Co do „Vinci 2” już wiem, że widzowie polubili ten film. Być może dlatego, że jest pogodny i przyjazny w tych niepewnych czasach. Bo ogólnie jest smutno. Za naszą wschodnią granicą Rosjanie na rozkaz Putina zabijają kobiety i dzieci, na Bliskim Wschodzie Izrael pacyfikuje Gazę, a prezydentem został wybrany gościu, który do pełnienia tego zaszczytnego urzędu nie ma kwalifikacji. Przypomina mi to sytuację po premierze pierwszego „Vabanku”. W 1982 r. panował stan wojenny i wszyscy mieli wszystkiego dosyć. Przygody Kwinty, Kramera i Duńczyka zapewniały eskapizm – ucieczkę przed tym, co za oknem.

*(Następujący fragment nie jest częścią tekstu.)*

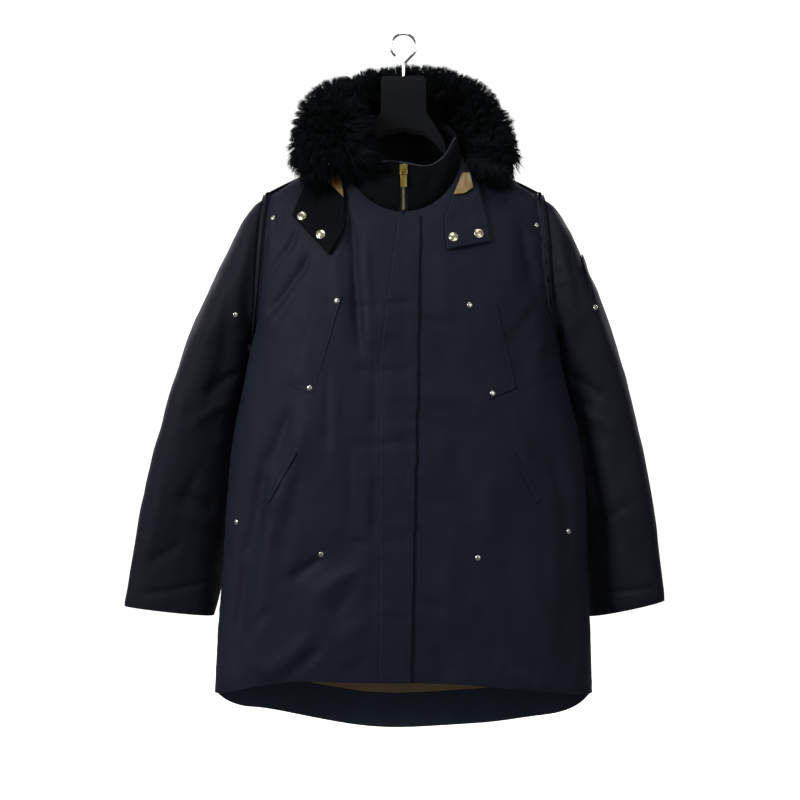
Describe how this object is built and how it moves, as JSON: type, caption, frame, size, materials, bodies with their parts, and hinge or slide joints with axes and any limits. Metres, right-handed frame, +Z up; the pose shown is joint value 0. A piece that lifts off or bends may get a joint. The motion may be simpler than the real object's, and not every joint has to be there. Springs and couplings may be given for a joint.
{
  "type": "fur trimmed parka on a hanger",
  "caption": "Hooded, down-padded parka with a fur ruff, zipped up and hung on a broad hanger whose hook goes over a rail.",
  "frame": {"origin": "inside the top of the hanger's hook, where a rail carries it", "axes": "+Z up from hem to hook, -Y the way the front faces, +X towards the wearer's left"},
  "size_m": [0.8197, 0.3207, 1.0557],
  "materials": {
    "shell": "matte navy down-proof cloth",
    "gold_lining": "gold satin",
    "fur": "black fur",
    "gold_metal": "polished gold metal",
    "steel": "satin",
    "zip_tape": "woven tape",
    "hanger_plastic": "satin black",
    "chrome": "polished"
  },
  "bodies": {
    "parka": {"front_right": "shell", "front_left": "shell", "back": "shell", "sleeve_right": "shell", "sleeve_left": "shell", "collar": "shell", "placket": "shell", "chest_flap_left": "shell", "chest_flap_right": "shell", "pocket_welt_left": "shell", "pocket_welt_right": "shell", "hood_tab_left": "shell", "hood_tab_right": "shell", "sleeve_welt_left": "shell", "back_facing": "shell", "hood_side_right": "shell", "hood_centre": "shell", "hood_side_left": "shell", "hood_lining_left": "gold_lining", "hood_lining_right": "gold_lining", "back_lining": "gold_lining", "hood_fur": "fur", "snap_1": "gold_metal", "snap_2": "gold_metal", "snap_3": "gold_metal", "snap_4": "gold_metal", "zip_chain": "gold_metal", "zip_slider": "gold_metal", "rivet_01": "steel", "rivet_02": "steel", "rivet_03": "steel", "rivet_04": "steel", "rivet_05": "steel", "rivet_06": "steel", "rivet_07": "steel", "rivet_08": "steel", "rivet_09": "steel", "rivet_10": "steel", "rivet_11": "steel", "rivet_12": "steel", "zip_tape": "zip_tape", "hanger_body": "hanger_plastic", "hanger_hook": "chrome"},
    "pull": {"zip_pull": "gold_metal"}
  },
  "joints": [
    {"name": "pull_hinge", "type": "hinge", "parent": "parka", "child": "pull", "pos_m": [0, -0.08321, -0.21091], "axis": [-1, 0, 0], "range_deg": [0, 150]}
  ]
}
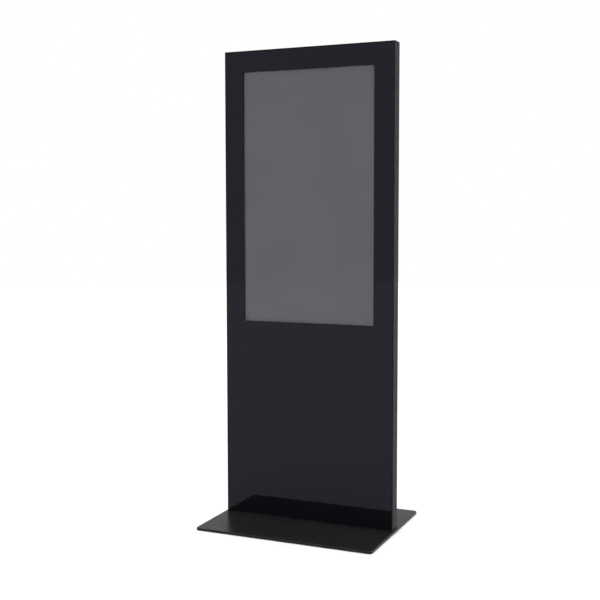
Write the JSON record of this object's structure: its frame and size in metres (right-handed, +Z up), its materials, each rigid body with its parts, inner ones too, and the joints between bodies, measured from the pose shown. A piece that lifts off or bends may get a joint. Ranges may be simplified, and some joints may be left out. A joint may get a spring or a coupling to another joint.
{
  "type": "touchscreen kiosk",
  "caption": "Slim free-standing touchscreen kiosk: tall glass-fronted cabinet with an upright display window, lockable rear service door and a flat rectangular floor plate.",
  "frame": {"origin": "on the floor, under the middle of the floor plate", "axes": "+X to the right seen from the front, the glass faces -Y, +Z up"},
  "size_m": [0.688, 0.522, 1.77],
  "materials": {
    "powder_steel": "satin fine-texture black powder coat on steel",
    "powder_aluminium": "satin dark powder coat on extruded aluminium",
    "black_glass": "clear toughened glass with a black printed border on its back",
    "foam": "closed-cell foam",
    "rubber": "moulded rubber",
    "touch_foil": "clear film",
    "display_cell": "switched-off display, anti-glare film",
    "acrylic": "clear acrylic with white sheets",
    "galvanised": "galvanised sheet steel",
    "zinc_screw": "zinc-plated steel",
    "black_screw": "black oxide steel",
    "raw_aluminium": "mill finish",
    "player_case": "black anodised",
    "supply_case": "perforated sheet",
    "circuit_board": "green solder mask with parts",
    "black_plastic": "moulded, fine texture",
    "red_plastic": "moulded rocker",
    "fuse_glass": "glass tube with metal caps",
    "filter_mat": "open fibre mat",
    "cable_black": "PVC jacket",
    "cable_grey": "PVC jacket",
    "lock_metal": "nickel-plated zinc",
    "clip_plastic": "natural nylon"
  },
  "bodies": {
    "root": {"base_plate": "powder_steel", "foot_pads": "rubber", "base_screws": "zinc_screw", "foot_brackets": "galvanised", "frame_left": "powder_aluminium", "frame_right": "powder_aluminium", "frame_top": "powder_aluminium", "frame_bottom": "powder_aluminium", "corner_cleats": "raw_aluminium", "cleat_screws": "zinc_screw", "front_glass": "black_glass", "glass_tape": "foam", "touch_sensor": "touch_foil", "touch_controller": "circuit_board", "lcd_bezel": "galvanised", "lcd_cell": "display_cell", "light_guide": "acrylic", "lcd_chassis": "galvanised", "scaler_board": "circuit_board", "backlight_driver": "circuit_board", "lcd_rails": "galvanised", "ledge_screws": "zinc_screw", "electronics_tray": "galvanised", "tray_screws": "zinc_screw", "media_player": "player_case", "power_supply": "supply_case", "earth_stud": "zinc_screw", "fan_bracket": "galvanised", "fan_frames": "black_plastic", "fan_screws": "zinc_screw", "door_gasket": "foam", "hinge_frame_barrels": "powder_steel", "hinge_pins": "zinc_screw", "rear_panel": "powder_steel", "panel_screws": "black_screw", "power_inlet": "black_plastic", "lan_coupler": "black_plastic", "hdmi_lead": "cable_black", "usb_lead": "cable_black", "lan_lead": "cable_grey", "mains_lead": "cable_black", "supply_leads": "cable_black", "cable_clips": "clip_plastic"},
    "door": {"rear_door": "powder_steel", "intake_filter": "filter_mat", "hinge_door_barrels": "powder_steel", "hinge_rivets": "black_screw", "lock_bodies": "lock_metal", "lock_nuts": "zinc_screw"},
    "lock_lower": {"lock_plug_lower": "lock_metal", "lock_cam_lower": "zinc_screw"},
    "lock_upper": {"lock_plug_upper": "lock_metal", "lock_cam_upper": "zinc_screw"},
    "fan_1": {"fan_rotor_1": "black_plastic"},
    "fan_2": {"fan_rotor_2": "black_plastic"},
    "fan_3": {"fan_rotor_3": "black_plastic"},
    "rocker": {"rocker_switch": "red_plastic"},
    "fuse_tray": {"fuse_drawer": "black_plastic", "fuse": "fuse_glass"},
    "start_button": {"power_button": "black_plastic"}
  },
  "joints": [
    {"name": "door_swing", "type": "hinge", "parent": "root", "child": "door", "pos_m": [-0.333, 0.0342, 0.99], "axis": [0, 0, 1], "range_deg": [0, 120]},
    {"name": "lock_lower_turn", "type": "hinge", "parent": "door", "child": "lock_lower", "pos_m": [0.296, 0.02, 0.56], "axis": [0, -1, 0], "range_deg": [0, 90]},
    {"name": "lock_upper_turn", "type": "hinge", "parent": "door", "child": "lock_upper", "pos_m": [0.296, 0.02, 1.42], "axis": [0, -1, 0], "range_deg": [0, 90]},
    {"name": "fan_1_spin", "type": "hinge", "parent": "root", "child": "fan_1", "pos_m": [-0.11, 0.002, 1.729], "axis": [0, 1, 0], "continuous": true},
    {"name": "fan_2_spin", "type": "hinge", "parent": "root", "child": "fan_2", "pos_m": [0, 0.002, 1.729], "axis": [0, 1, 0], "continuous": true},
    {"name": "fan_3_spin", "type": "hinge", "parent": "root", "child": "fan_3", "pos_m": [0.11, 0.002, 1.729], "axis": [0, 1, 0], "continuous": true},
    {"name": "rocker_tilt", "type": "hinge", "parent": "root", "child": "rocker", "pos_m": [0.21, 0.028, 0.1225], "axis": [1, 0, 0], "range_deg": [-16, 0]},
    {"name": "fuse_drawer_slide", "type": "slide", "parent": "root", "child": "fuse_tray", "axis": [0, 1, 0], "range_m": [0, 0.018]},
    {"name": "start_button_press", "type": "slide", "parent": "root", "child": "start_button", "axis": [0, -1, 0], "range_m": [0, 0.0012], "stiffness_N_per_m": 300}
  ]
}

Nigdy nie zapomnę, jak Beata Tyszkiewicz opowiadała mi, że po wyjściu z kina jej sześćdziesięciokilkuletnia mama podśpiewywała sobie melodię z filmu i podskakiwała jak młoda dziewczynka. Może w jakiejś małej skali to samo robi z widzami „Vinci 2”? Otwierając film w trudnych czasach, zawsze mam mieszane uczucia. My tu bawimy się wymyślonymi historiami, a obok giną ludzie, ktoś niesprawiedliwie cierpi. Wtedy, żeby nie zwariować, staram się sobie przypomnieć, że gdy w Hollywood przed Chińskim Teatrem Graumana rozpościerano czerwony dywan dla gwiazd filmu „Przygody Sherlocka Holmesa”, był 1 września 1939 r. i prawie 10 tys. kilometrów dalej i kilkanaście godzin wcześniej zaczęła się II wojna światowa. Jest jeszcze wymowniejsza data:

15 grudnia 1939 r., dzień premiery filmu wszech czasów „Przeminęło z wiatrem” – w Palmirach pod Warszawą rozpoczęły się pierwsze egzekucje inteligencji polskiej. U nas zaczęła się okupacja, a dla hollywoodzkich wielkich wytwórni rok 1939 zapisze się w historii jako mlekiem i miodem płynący z największą liczbą kultowych dzisiaj tytułów. Na ekrany weszły bowiem także „Czarodziej z Oz” z Judy Garland, „Dyliżans” z młodym Johnem Waynem, „Beau Geste” z Gary Cooperem, „Dzwonnik z Notre Dame” z Charlesem Laughtonem, „Mr Smith jedzie do Washingtonu” z Jamesem Stewartem, „Ninoczka” z Gretą Garbo, „Cyrk Braci Marx” czy „Wichrowe wzgórza” z Laurencem Olivierem i wiele innych. Nie chciałbym, żeby to zabrzmiało kabotyńsko, ale świat zawsze taki był i jest do dzisiaj. Jako nieuleczalny optymista mam jednak nadzieję, że nie zawsze taki będzie. Uciekając od minorowej tonacji na zakończenie, powiem, że wydaje mi się, iż nasz film „Vinci 2” jest lubiany. Kiedy piszę te słowa, film obejrzało już blisko 700 tys. widzów. Nie za bardzo wierzę w terapeutyczną moc kina, ale jeśli komuś te dwie godziny projekcji pomogły zapomnieć o smutkach najlepszego ze światów, to jako reżyser i scenarzysta mogę być tylko szczęśliwy.